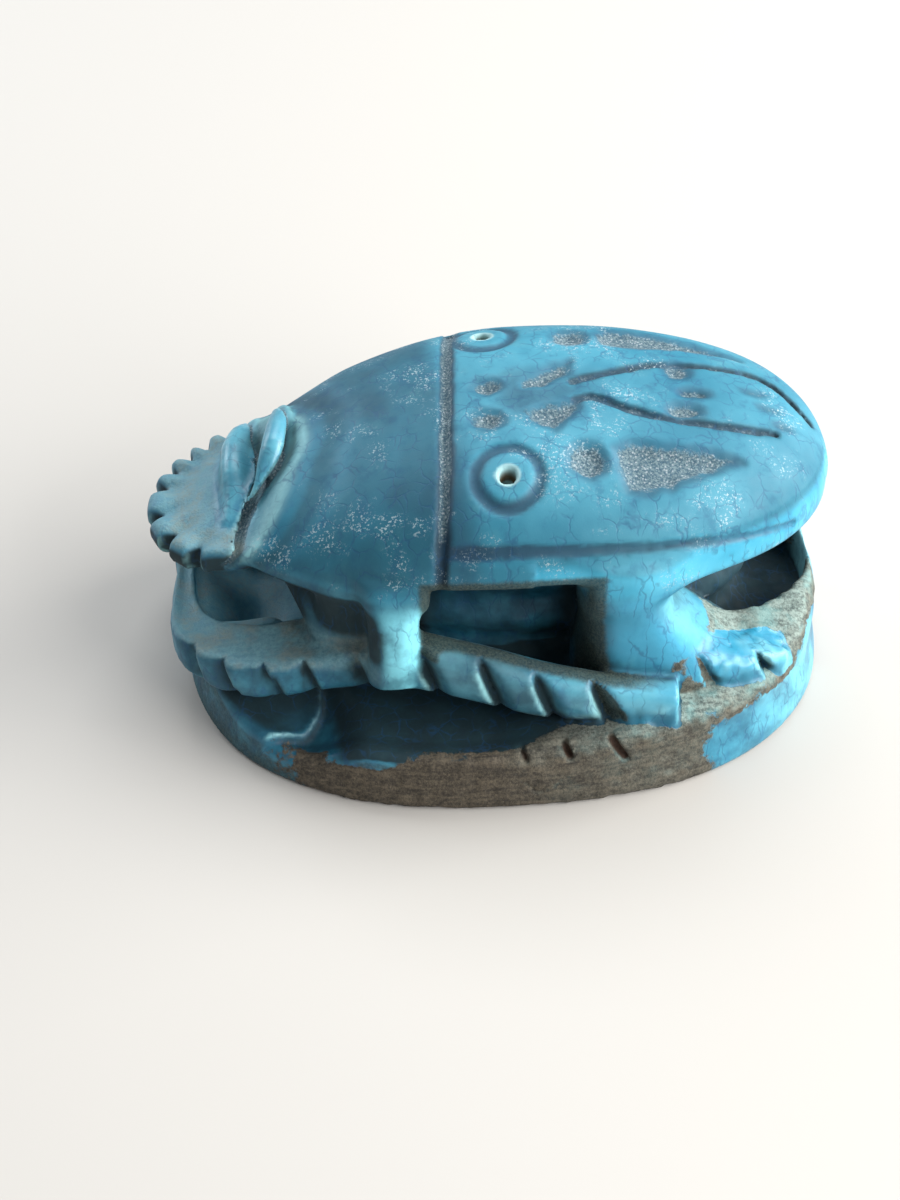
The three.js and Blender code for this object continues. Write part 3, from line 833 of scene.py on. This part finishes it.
corners, faces = skin_mesh(*sample_grid())
carved = mesh_object("carved_scarab", corners, faces)
fewer = carved.modifiers.new("fewer", "DECIMATE")
fewer.ratio = min(1, triangle_limit / (2 * len(faces)))
mesh = applied(carved)
points = np.empty(3 * len(mesh.vertices))
mesh.vertices.foreach_get("co", points)
points = settle(points.reshape(-1, 3) / MM, 2)
points = np.clip(points, low_corner, high_corner)
mesh.vertices.foreach_set("co", (points * MM).ravel())
mesh.update()
mesh.shade_smooth()


# Marks on the skin, one value a corner: how hollow or edge-like it is, how much painted
# shade and painted highlight it takes, and where dirt, pooled glaze, bare stone and dust lie.
bend_reach = 0.55
shade_reaches = (1.5, 3.5, 7.0)


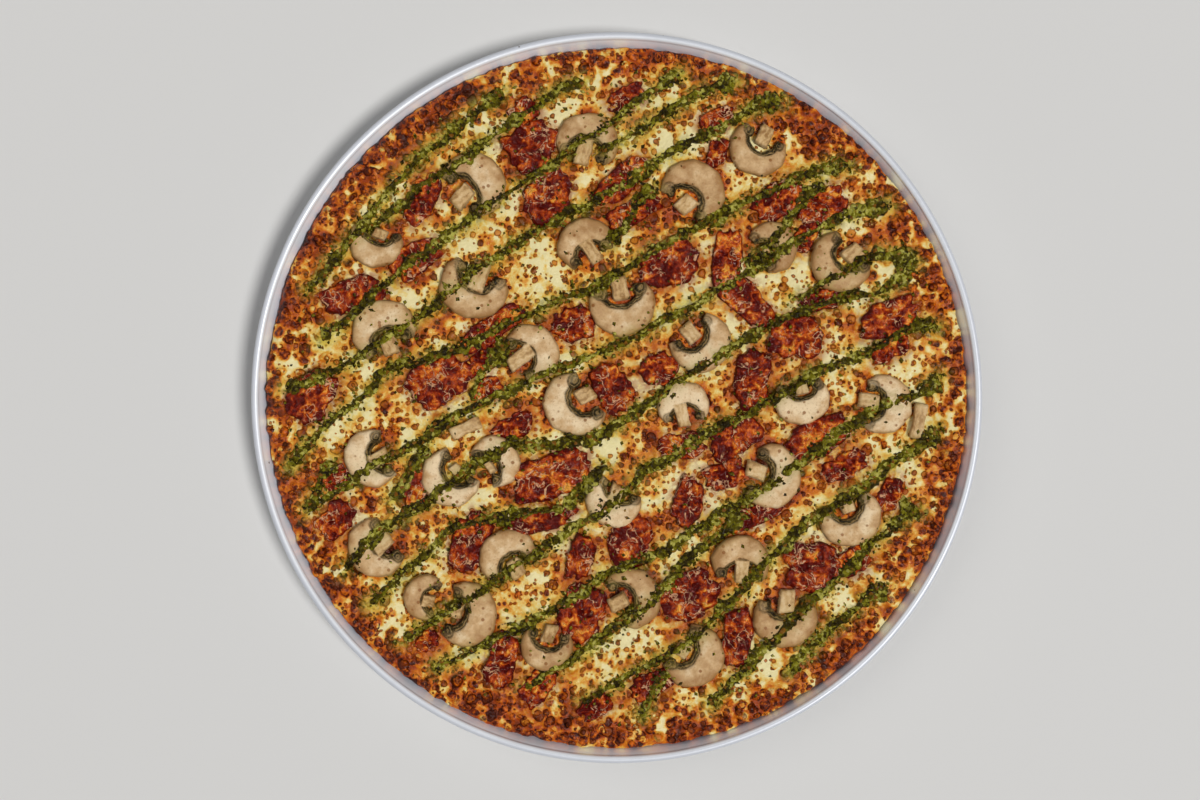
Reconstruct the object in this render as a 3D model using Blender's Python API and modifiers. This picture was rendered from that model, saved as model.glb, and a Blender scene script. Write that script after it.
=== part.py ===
"""Pan pizza with sliced mushrooms, sun-dried tomato and a pesto drizzle, in its round baking pan.

Metres, +Z up. The origin is the centre of the pan's underside, and +Y is the pizza's far side.
"""

import math
import random

import bmesh
import bpy
from mathutils import Matrix, Vector, noise
from mathutils.geometry import delaunay_2d_cdt, interpolate_bezier

MM = 0.001
SEED = 16

# The pan: spun aluminium, 16 inches across its rolled rim and 1 inch deep
RIM_RADIUS = 203.2 * MM
PAN_DEPTH = 25.4 * MM
SHEET = 1.2 * MM
BEAD_RADIUS = 2.1 * MM
WALL_FLARE = 0.5  # outwards for each unit up
CORNER = 2.5 * MM  # from the floor's edge to where the corner starts, and up the wall
PAN_STEPS = 56

# The pizza: dough, sauce and cheese baked into one piece
GAP = 0.3 * MM
CHEESE_Z = 21.6 * MM
PIZZA_RADIUS = 194.4 * MM
TOP_RADIUS = 190.5 * MM
CRAG_START = 176 * MM
CRAG_FULL = 184 * MM
CRAG_LIFT = 0.6 * MM
CRAG_HEIGHT = 2.4 * MM
CRAG_WIDTH = 6 * MM
SWELL_HEIGHT = 0.35 * MM
SWELL_WIDTH = 26 * MM
RIM_STEPS = 90
RIM_RINGS = 4
INNER_POINTS = 110

# Toppings
TOPPING_LIFT = 0.45 * MM
CLEARANCE = 0.5 * MM
SPACE = 1.2 * MM  # at least this far between a piece of tomato and any other topping
SLICE_THICKNESS = 3.6 * MM
TOMATO_THICKNESS = 3.0 * MM
TOMATO_POINTS = 12
SMALL_POINTS = 9
DRIZZLE_RADIUS = 3.0 * MM
DRIZZLE_SUNK = 1.3 * MM
DRIZZLE_STEP = 30 * MM
BLOB = 1.5  # a stroke's first end is this much thicker

# x, y, cap width in mm, the way that the dome points in degrees, and the stem's share of its full length
MUSHROOMS = (
    (-79, 119, 38, 40, 1.0),
    (-134, 86, 31, 250, 0.5),
    (-16, 143, 35, 75, 0.9),
    (78, 138, 33, 240, 1.0),
    (43, 115, 38, 50, 0.8),
    (-18, 86, 32, 120, 0.9),
    (87, 84, 30, 30, 0.5),
    (124, 75, 36, 225, 0.9),
    (-80, 61, 39, 245, 0.9),
    (3, 51, 38, 278, 1.0),
    (-130, 38, 37, 115, 0.9),
    (-47, 25, 34, 30, 1.0),
    (47, 30, 35, 310, 0.9),
    (-24, -4, 37, 215, 0.8),
    (37, -4, 30, 95, 0.9),
    (103, -1, 32, 280, 0.6),
    (149, -4, 34, 355, 1.0),
    (-137, -34, 33, 200, 0.6),
    (-93, -45, 34, 225, 0.5),
    (-67, -35, 30, 35, 0.4),
    (-2, -58, 32, 240, 0.6),
    (86, -44, 37, 345, 0.9),
    (130, -67, 35, 290, 0.6),
    (-134, -84, 35, 215, 0.6),
    (-61, -88, 34, 125, 0.9),
    (-83, -121, 37, 345, 0.5),
    (-107, -111, 26, 165, 0.4),
    (-39, -139, 30, 260, 1.0),
    (9, -111, 35, 25, 0.9),
    (69, -91, 33, 85, 0.8),
    (94, -123, 37, 275, 1.0),
    (43, -144, 37, 325, 0.6),
)
# Loose stems: x, y, length, width in mm and direction in degrees
STEMS = (
    (168, -13, 20, 8, 80),
    (-84, -17, 18, 8, 25),
)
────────
**Exercise prompt:** Output all of the data again. Match it exactly.

**Result of this exercise:**
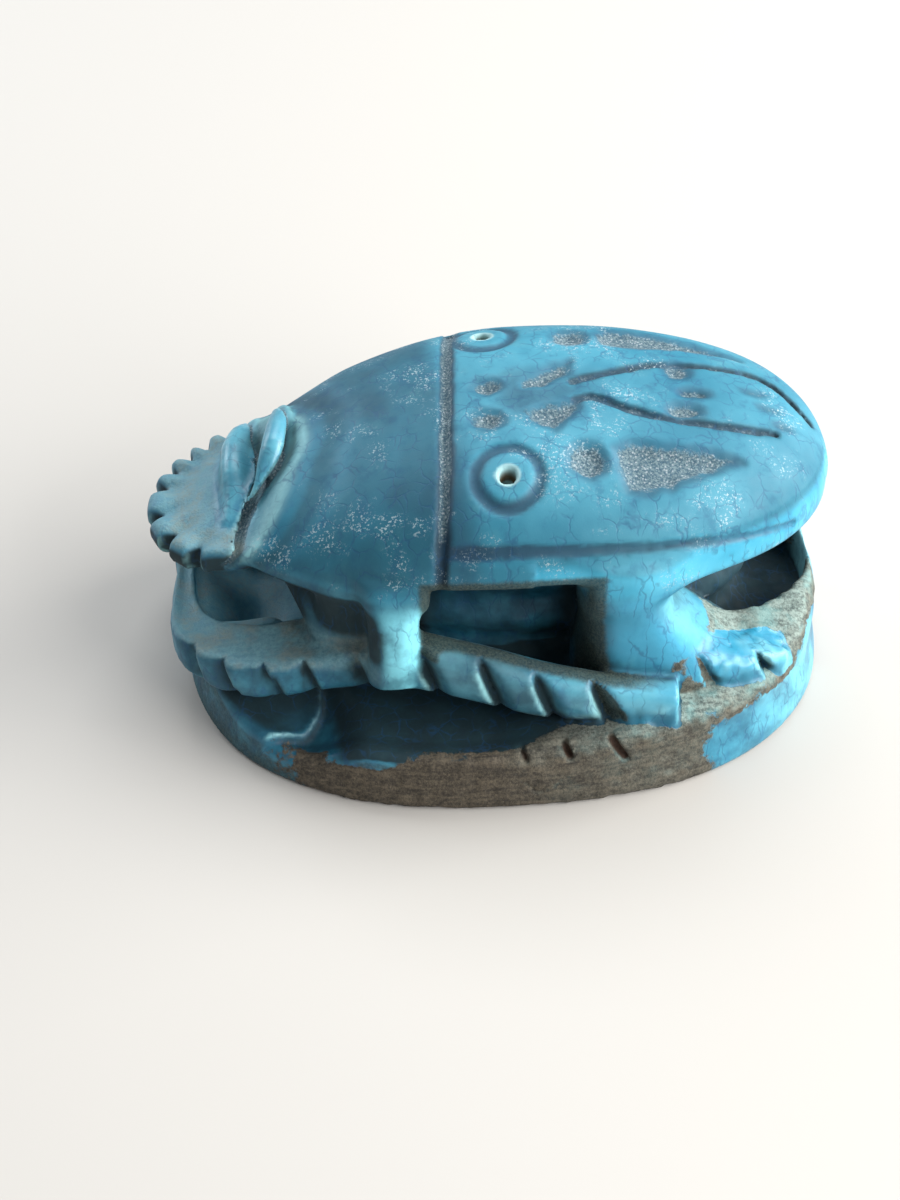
The three.js and Blender code for this object continues. Write part 3, from line 833 of scene.py on. This part finishes it.
corners, faces = skin_mesh(*sample_grid())
carved = mesh_object("carved_scarab", corners, faces)
fewer = carved.modifiers.new("fewer", "DECIMATE")
fewer.ratio = min(1, triangle_limit / (2 * len(faces)))
mesh = applied(carved)
points = np.empty(3 * len(mesh.vertices))
mesh.vertices.foreach_get("co", points)
points = settle(points.reshape(-1, 3) / MM, 2)
points = np.clip(points, low_corner, high_corner)
mesh.vertices.foreach_set("co", (points * MM).ravel())
mesh.update()
mesh.shade_smooth()


# Marks on the skin, one value a corner: how hollow or edge-like it is, how much painted
# shade and painted highlight it takes, and where dirt, pooled glaze, bare stone and dust lie.
bend_reach = 0.55
shade_reaches = (1.5, 3.5, 7.0)


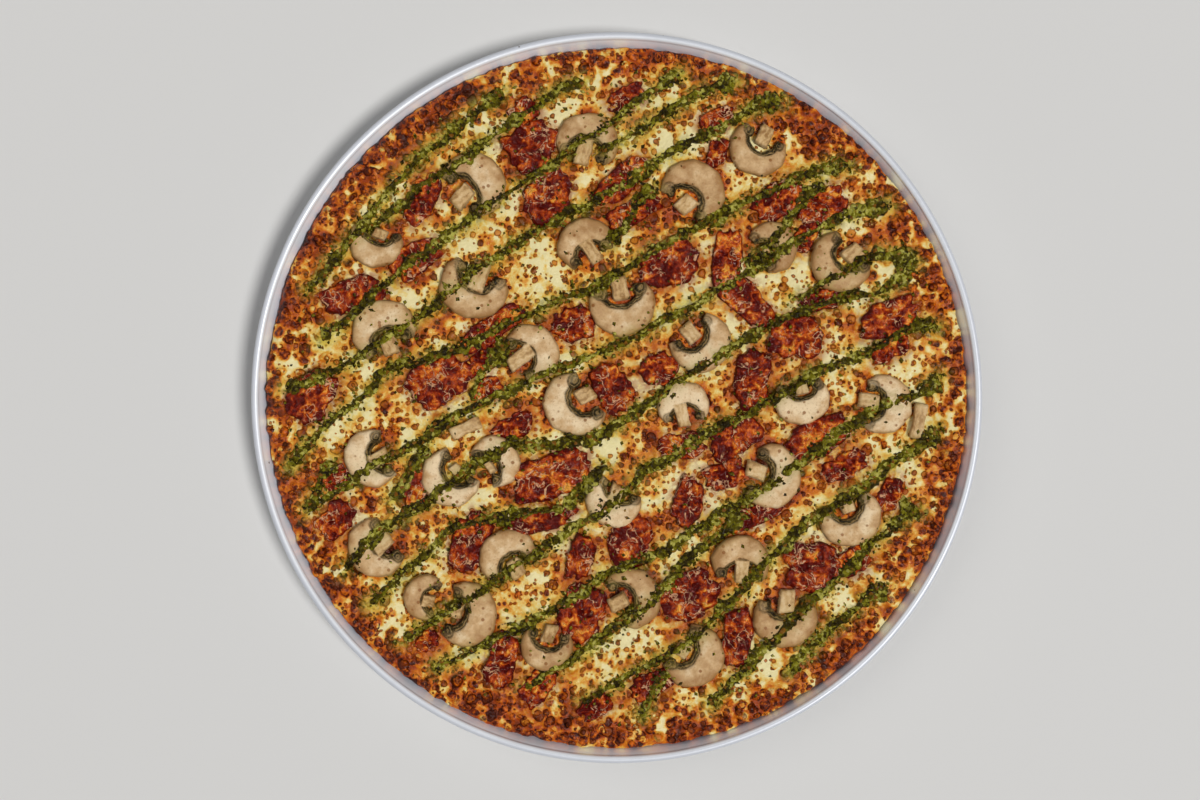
Reconstruct the object in this render as a 3D model using Blender's Python API and modifiers. This picture was rendered from that model, saved as model.glb, and a Blender scene script. Write that script after it.
=== part.py ===
"""Pan pizza with sliced mushrooms, sun-dried tomato and a pesto drizzle, in its round baking pan.

Metres, +Z up. The origin is the centre of the pan's underside, and +Y is the pizza's far side.
"""

import math
import random

import bmesh
import bpy
from mathutils import Matrix, Vector, noise
from mathutils.geometry import delaunay_2d_cdt, interpolate_bezier

MM = 0.001
SEED = 16

# The pan: spun aluminium, 16 inches across its rolled rim and 1 inch deep
RIM_RADIUS = 203.2 * MM
PAN_DEPTH = 25.4 * MM
SHEET = 1.2 * MM
BEAD_RADIUS = 2.1 * MM
WALL_FLARE = 0.5  # outwards for each unit up
CORNER = 2.5 * MM  # from the floor's edge to where the corner starts, and up the wall
PAN_STEPS = 56

# The pizza: dough, sauce and cheese baked into one piece
GAP = 0.3 * MM
CHEESE_Z = 21.6 * MM
PIZZA_RADIUS = 194.4 * MM
TOP_RADIUS = 190.5 * MM
CRAG_START = 176 * MM
CRAG_FULL = 184 * MM
CRAG_LIFT = 0.6 * MM
CRAG_HEIGHT = 2.4 * MM
CRAG_WIDTH = 6 * MM
SWELL_HEIGHT = 0.35 * MM
SWELL_WIDTH = 26 * MM
RIM_STEPS = 90
RIM_RINGS = 4
INNER_POINTS = 110

# Toppings
TOPPING_LIFT = 0.45 * MM
CLEARANCE = 0.5 * MM
SPACE = 1.2 * MM  # at least this far between a piece of tomato and any other topping
SLICE_THICKNESS = 3.6 * MM
TOMATO_THICKNESS = 3.0 * MM
TOMATO_POINTS = 12
SMALL_POINTS = 9
DRIZZLE_RADIUS = 3.0 * MM
DRIZZLE_SUNK = 1.3 * MM
DRIZZLE_STEP = 30 * MM
BLOB = 1.5  # a stroke's first end is this much thicker

# x, y, cap width in mm, the way that the dome points in degrees, and the stem's share of its full length
MUSHROOMS = (
    (-79, 119, 38, 40, 1.0),
    (-134, 86, 31, 250, 0.5),
    (-16, 143, 35, 75, 0.9),
    (78, 138, 33, 240, 1.0),
    (43, 115, 38, 50, 0.8),
    (-18, 86, 32, 120, 0.9),
    (87, 84, 30, 30, 0.5),
    (124, 75, 36, 225, 0.9),
    (-80, 61, 39, 245, 0.9),
    (3, 51, 38, 278, 1.0),
    (-130, 38, 37, 115, 0.9),
    (-47, 25, 34, 30, 1.0),
    (47, 30, 35, 310, 0.9),
    (-24, -4, 37, 215, 0.8),
    (37, -4, 30, 95, 0.9),
    (103, -1, 32, 280, 0.6),
    (149, -4, 34, 355, 1.0),
    (-137, -34, 33, 200, 0.6),
    (-93, -45, 34, 225, 0.5),
    (-67, -35, 30, 35, 0.4),
    (-2, -58, 32, 240, 0.6),
    (86, -44, 37, 345, 0.9),
    (130, -67, 35, 290, 0.6),
    (-134, -84, 35, 215, 0.6),
    (-61, -88, 34, 125, 0.9),
    (-83, -121, 37, 345, 0.5),
    (-107, -111, 26, 165, 0.4),
    (-39, -139, 30, 260, 1.0),
    (9, -111, 35, 25, 0.9),
    (69, -91, 33, 85, 0.8),
    (94, -123, 37, 275, 1.0),
    (43, -144, 37, 325, 0.6),
)
# Loose stems: x, y, length, width in mm and direction in degrees
STEMS = (
    (168, -13, 20, 8, 80),
    (-84, -17, 18, 8, 25),
)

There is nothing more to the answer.